Hinkes MJ. J. Forensic Sci. 2008; 53(1): 16-20.

Affiliation

Department of Behavioral Science, San Diego Mesa College, San Diego, CA 92111, USA. mhinkes@sdccd.edu

Copyright

(Copyright © 2008, American Society for Testing and Materials, Publisher John Wiley and Sons)

DOI

10.1111/j.1556-4029.2007.00625.x

PMID

18279233

Abstract

California shares a 150-mile international border with Mexico. Traditionally, this border has seen non-stop illegal migration. In the 1990s, the Border Patrol began a concerted effort to establish and maintain control of the border, beginning in urban San Diego.
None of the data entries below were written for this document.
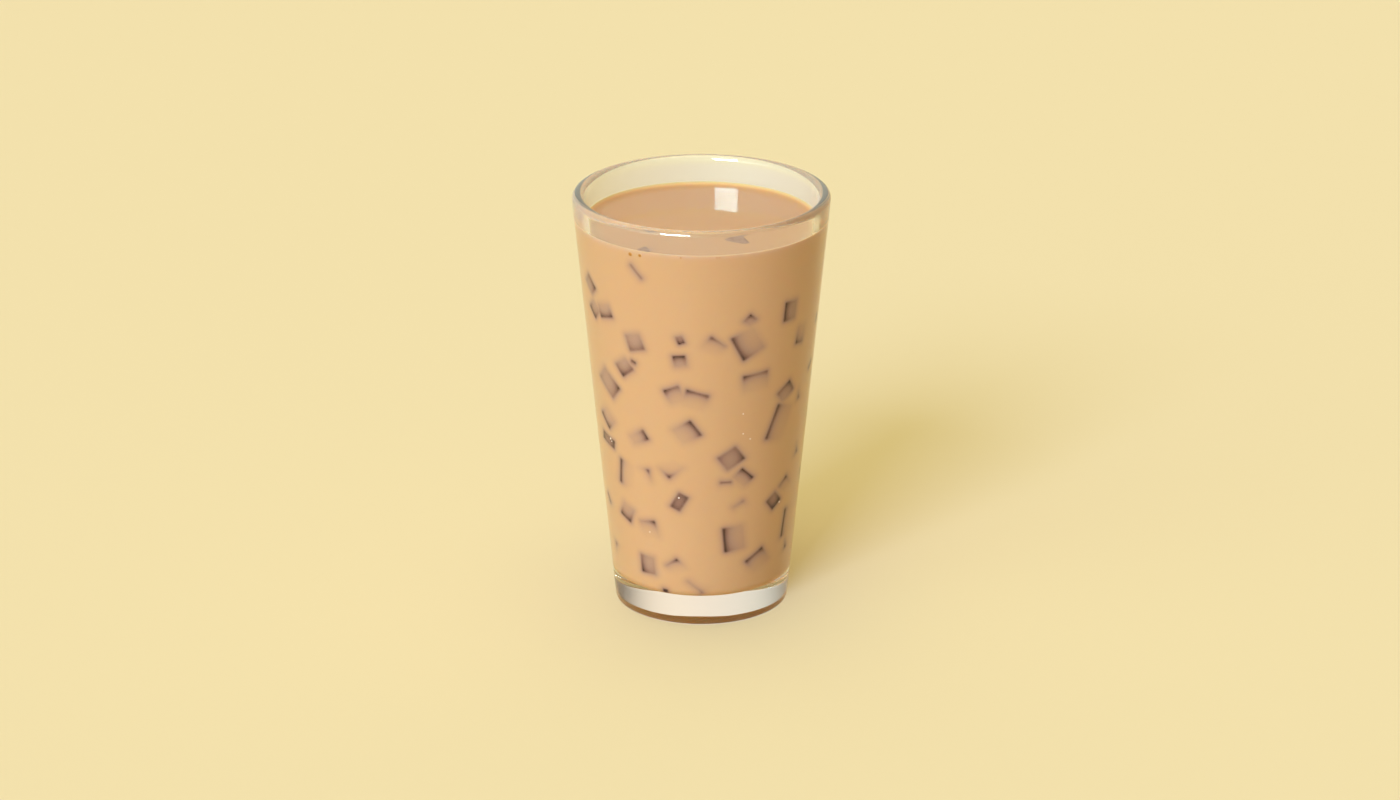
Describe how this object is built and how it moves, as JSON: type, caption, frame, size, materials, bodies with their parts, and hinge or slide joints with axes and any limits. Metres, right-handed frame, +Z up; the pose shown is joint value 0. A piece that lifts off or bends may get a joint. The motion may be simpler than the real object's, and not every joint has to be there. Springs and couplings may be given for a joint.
{
  "type": "iced milk tea",
  "caption": "Milk tea with dark jelly cubes in a tall clear conical glass with a thick base, filled to just under the rim.",
  "frame": {"origin": "centre of the glass's foot, on the surface it stands on", "axes": "+Z up along the axis the glass is turned about; -Y faces the picture's camera, with +X to its right"},
  "size_m": [0.0888, 0.0888, 0.1492],
  "materials": {
    "clear_glass": "clear pressed soda-lime glass",
    "milk_tea": "opaque milky liquid with a wet surface",
    "dark_jelly": "wet translucent dark brown jelly"
  },
  "bodies": {
    "root": {"glass": "clear_glass", "milk_tea": "milk_tea", "jelly_cube_right": "dark_jelly", "jelly_cube_left": "dark_jelly"}
  },
  "joints": []
}
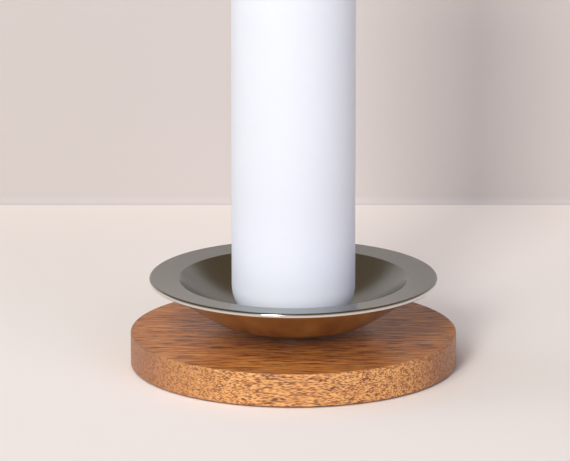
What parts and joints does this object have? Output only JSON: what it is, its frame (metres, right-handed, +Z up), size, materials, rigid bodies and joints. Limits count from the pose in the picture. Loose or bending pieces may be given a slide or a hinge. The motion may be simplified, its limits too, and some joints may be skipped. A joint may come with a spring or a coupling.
{
  "type": "pricket candlestick",
  "caption": "Round wooden base with a raised metal drip dish and a central spike that holds a white pillar candle, which lifts off.",
  "frame": {"origin": "centre of the base at the surface that it stands on", "axes": "+Z up along the candle and the spike, -Y towards the camera of the picture, +X to the right in it"},
  "size_m": [0.132, 0.132, 0.2331],
  "materials": {
    "oiled_wood": "oiled hardwood with open pores, satin",
    "satin_nickel": "satin on top, polished lip and underside",
    "plain_steel": "turned, bright",
    "felt": "pressed felt, matte",
    "white_wax": "smooth wax, soft sheen",
    "wick_cotton": "braided cotton, waxed"
  },
  "bodies": {
    "holder": {"wood_base": "oiled_wood", "dish": "satin_nickel", "pricket": "plain_steel", "washer": "plain_steel", "nut": "plain_steel", "pad_1": "felt", "pad_2": "felt", "pad_3": "felt", "pad_4": "felt"},
    "pillar": {"candle": "white_wax", "wick": "wick_cotton"}
  },
  "joints": [
    {"name": "candle_lift", "type": "slide", "parent": "holder", "child": "pillar", "axis": [0, 0, 1], "range_m": [0, 0.04]}
  ]
}
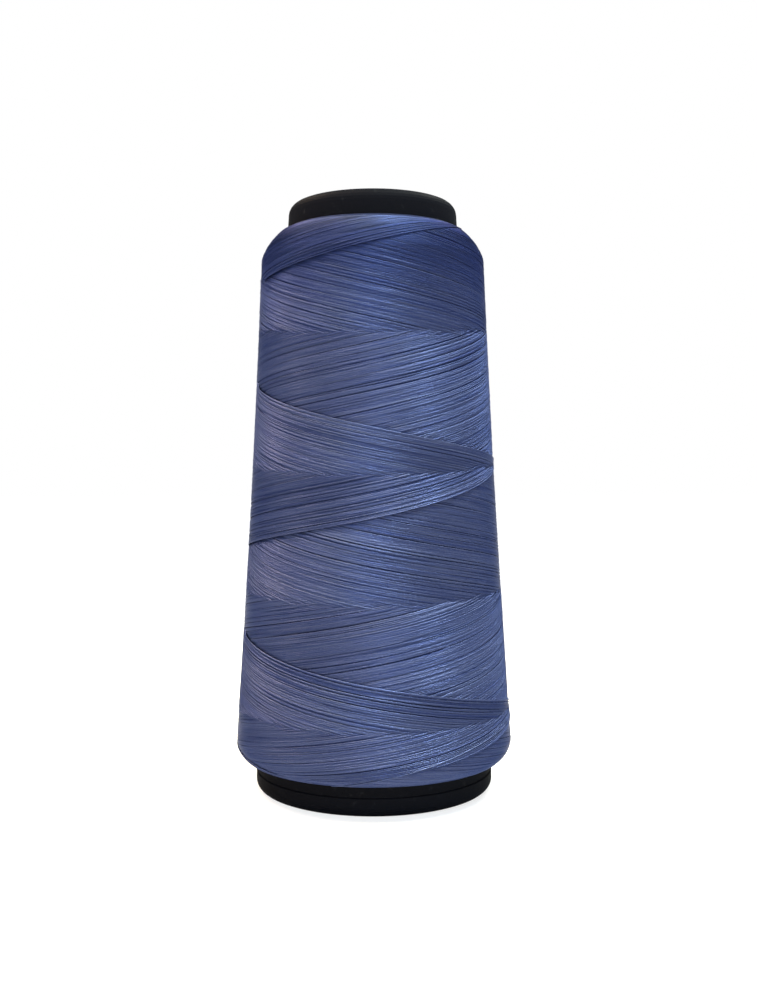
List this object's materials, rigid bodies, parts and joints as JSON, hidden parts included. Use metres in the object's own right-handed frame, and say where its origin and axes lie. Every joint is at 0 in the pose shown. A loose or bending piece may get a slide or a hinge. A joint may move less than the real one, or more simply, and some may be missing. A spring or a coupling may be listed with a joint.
{
  "type": "cone of sewing thread",
  "caption": "Hollow moulded cone carrying a cross-wound package of blue sewing thread, standing on its base, with an open nose for a spindle.",
  "frame": {"origin": "centre of the ring that the cone stands on, on its resting plane", "axes": "+Z along the cone's axis, from the base to the nose; -Y is the side that faces the viewer"},
  "size_m": [0.0795, 0.0796, 0.17],
  "materials": {
    "cone_plastic": "black injection-moulded plastic, semi-gloss with a fine mould texture",
    "thread": "wound spun sewing thread with a soft sheen along the strands"
  },
  "bodies": {
    "root": {"cone_core": "cone_plastic", "thread_package": "thread", "outer_winding": "thread"}
  },
  "joints": []
}
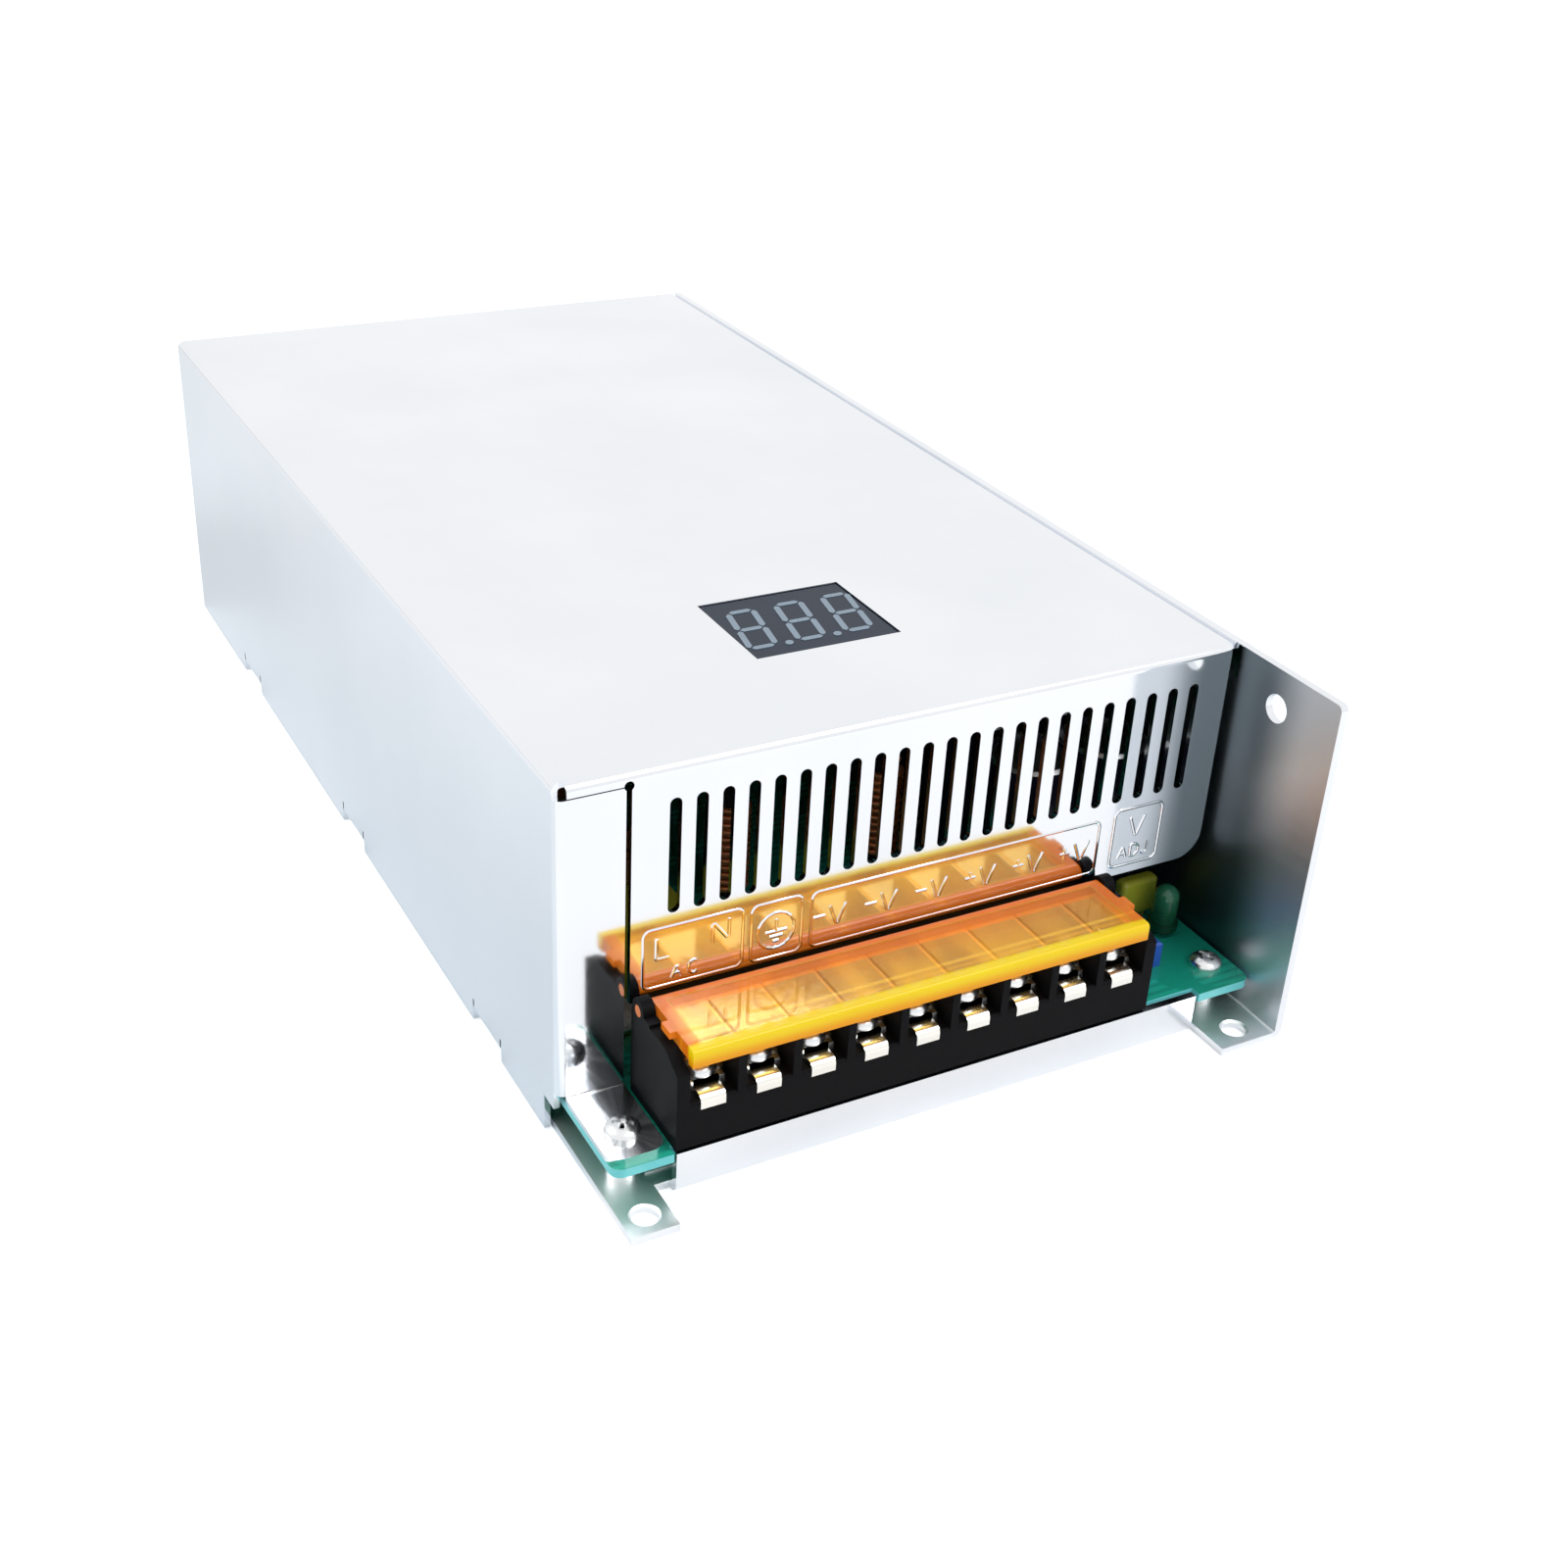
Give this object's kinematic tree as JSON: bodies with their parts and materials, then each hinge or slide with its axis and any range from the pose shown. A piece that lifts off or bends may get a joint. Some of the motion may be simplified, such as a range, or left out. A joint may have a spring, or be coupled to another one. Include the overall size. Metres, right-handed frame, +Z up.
{
  "type": "enclosed power supply",
  "caption": "Enclosed switching power supply: louvred folded metal case, hinged clear cover over a barrier terminal strip, small meter window in the top, fan in the rear.",
  "frame": {"origin": "middle of the footprint, on the underside", "axes": "+X to the right seen from the terminal end, +Y from the terminals to the fan, +Z up"},
  "size_m": [0.125, 0.245, 0.065],
  "materials": {
    "case_metal": "satin rolled sheet, slightly blue-white, sharp reflections on the front",
    "zinc_steel": "bright zinc",
    "clear_film": "milky polyester film",
    "board_green": "green solder mask with paler cut edges",
    "block_black": "black moulded plastic, fine texture",
    "tag_plate": "tinned, slightly warm",
    "lid_amber": "clear amber plastic",
    "trimmer_blue": "blue plastic",
    "trimmer_white": "off-white plastic",
    "lamp_green": "tinted green lens, unlit",
    "film_yellow": "yellow-green dipped resin",
    "display_dark": "dark face with unlit pale grey segments",
    "copper_wire": "enamelled copper wire",
    "ferrite": "dark grey ferrite",
    "ceramic_white": "white ceramic tube",
    "ceramic_dark": "dark green coating",
    "package_black": "black resin",
    "sleeve_dark": "dark shrink sleeve with a bare top",
    "winding_tape": "yellow tape over the bobbin",
    "bar_metal": "plain drawn bar"
  },
  "bodies": {
    "case": {"chassis": "case_metal", "cover": "case_metal", "mounting_nuts": "zinc_steel", "board_standoffs": "zinc_steel", "board_screws": "zinc_steel", "floor_screws": "zinc_steel", "side_screws": "zinc_steel", "meter_studs": "zinc_steel", "meter_nuts": "zinc_steel", "fan_screws": "zinc_steel", "fuse_clips": "zinc_steel", "clamp_screws": "zinc_steel", "insulating_sheet": "clear_film", "circuit_board": "board_green", "meter_board": "board_green", "control_board": "board_green", "terminal_block": "block_black", "fan_frame": "block_black", "terminal_tags": "tag_plate", "trimmer_body": "trimmer_blue", "indicator_lamp": "lamp_green", "corner_film_capacitor": "film_yellow", "line_film_capacitor": "film_yellow", "display_module": "display_dark", "fan_stator": "copper_wire", "line_choke_windings": "copper_wire", "rod_choke_windings": "copper_wire", "storage_choke_winding": "copper_wire", "line_choke_core": "ferrite", "rod_choke_cores": "ferrite", "transformer_core": "ferrite", "storage_choke_core": "ferrite", "input_fuse": "ceramic_white", "inrush_thermistor": "ceramic_dark", "bridge_rectifier": "package_black", "power_packages": "package_black", "drive_transformer": "package_black", "bulk_capacitors": "sleeve_dark", "output_capacitors": "sleeve_dark", "transformer_winding": "winding_tape", "clamp_bar": "bar_metal"},
    "terminal_cover": {"terminal_cover": "lid_amber"},
    "fan_rotor": {"fan_rotor": "block_black"},
    "trimmer_rotor": {"trimmer_rotor": "trimmer_white"},
    "terminal_screw_1": {"terminal_screw_1": "zinc_steel"},
    "terminal_screw_2": {"terminal_screw_2": "zinc_steel"},
    "terminal_screw_3": {"terminal_screw_3": "zinc_steel"},
    "terminal_screw_4": {"terminal_screw_4": "zinc_steel"},
    "terminal_screw_5": {"terminal_screw_5": "zinc_steel"},
    "terminal_screw_6": {"terminal_screw_6": "zinc_steel"},
    "terminal_screw_7": {"terminal_screw_7": "zinc_steel"},
    "terminal_screw_8": {"terminal_screw_8": "zinc_steel"},
    "terminal_screw_9": {"terminal_screw_9": "zinc_steel"}
  },
  "joints": [
    {"name": "terminal_cover_hinge", "type": "hinge", "parent": "case", "child": "terminal_cover", "pos_m": [-0.00635, -0.1005, 0.025], "axis": [-1, 0, 0], "range_deg": [0, 95]},
    {"name": "fan_spin", "type": "hinge", "parent": "case", "child": "fan_rotor", "pos_m": [0, 0.1085, 0.03275], "axis": [0, 1, 0], "continuous": true},
    {"name": "trimmer_turn", "type": "hinge", "parent": "case", "child": "trimmer_rotor", "pos_m": [0.0446, -0.1019, 0.0132], "axis": [0, 0, 1], "range_deg": [-135, 135]},
    {"name": "terminal_screw_1_lift", "type": "slide", "parent": "case", "child": "terminal_screw_1", "axis": [0, 0, 1], "range_m": [0, 0.003]},
    {"name": "terminal_screw_2_lift", "type": "slide", "parent": "case", "child": "terminal_screw_2", "axis": [0, 0, 1], "range_m": [0, 0.003]},
    {"name": "terminal_screw_3_lift", "type": "slide", "parent": "case", "child": "terminal_screw_3", "axis": [0, 0, 1], "range_m": [0, 0.003]},
    {"name": "terminal_screw_4_lift", "type": "slide", "parent": "case", "child": "terminal_screw_4", "axis": [0, 0, 1], "range_m": [0, 0.003]},
    {"name": "terminal_screw_5_lift", "type": "slide", "parent": "case", "child": "terminal_screw_5", "axis": [0, 0, 1], "range_m": [0, 0.003]},
    {"name": "terminal_screw_6_lift", "type": "slide", "parent": "case", "child": "terminal_screw_6", "axis": [0, 0, 1], "range_m": [0, 0.003]},
    {"name": "terminal_screw_7_lift", "type": "slide", "parent": "case", "child": "terminal_screw_7", "axis": [0, 0, 1], "range_m": [0, 0.003]},
    {"name": "terminal_screw_8_lift", "type": "slide", "parent": "case", "child": "terminal_screw_8", "axis": [0, 0, 1], "range_m": [0, 0.003]},
    {"name": "terminal_screw_9_lift", "type": "slide", "parent": "case", "child": "terminal_screw_9", "axis": [0, 0, 1], "range_m": [0, 0.003]}
  ]
}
This heightened law enforcement presence, known as Operation Gatekeeper, changed the westernmost segment of the border from the most permeable to the least permeable. This enforcement pushed migrants into more dangerous crossing areas in eastern San Diego and Imperial Counties, making their trip longer and more physically challenging as they made their way through treacherous mountains, deserts, and irrigation canals. Death rates soared. Political decisions impacted human lives and the caseloads of forensic anthropologists in jurisdictions along the border. Bodies decompose rapidly here, and there are minimal sources of antemortem data. Many of these migrants are never identified. This paper, and this symposium, is an attempt to bring this situation to the notice of other anthropologists and to discuss cooperative means of addressing the issue of identification.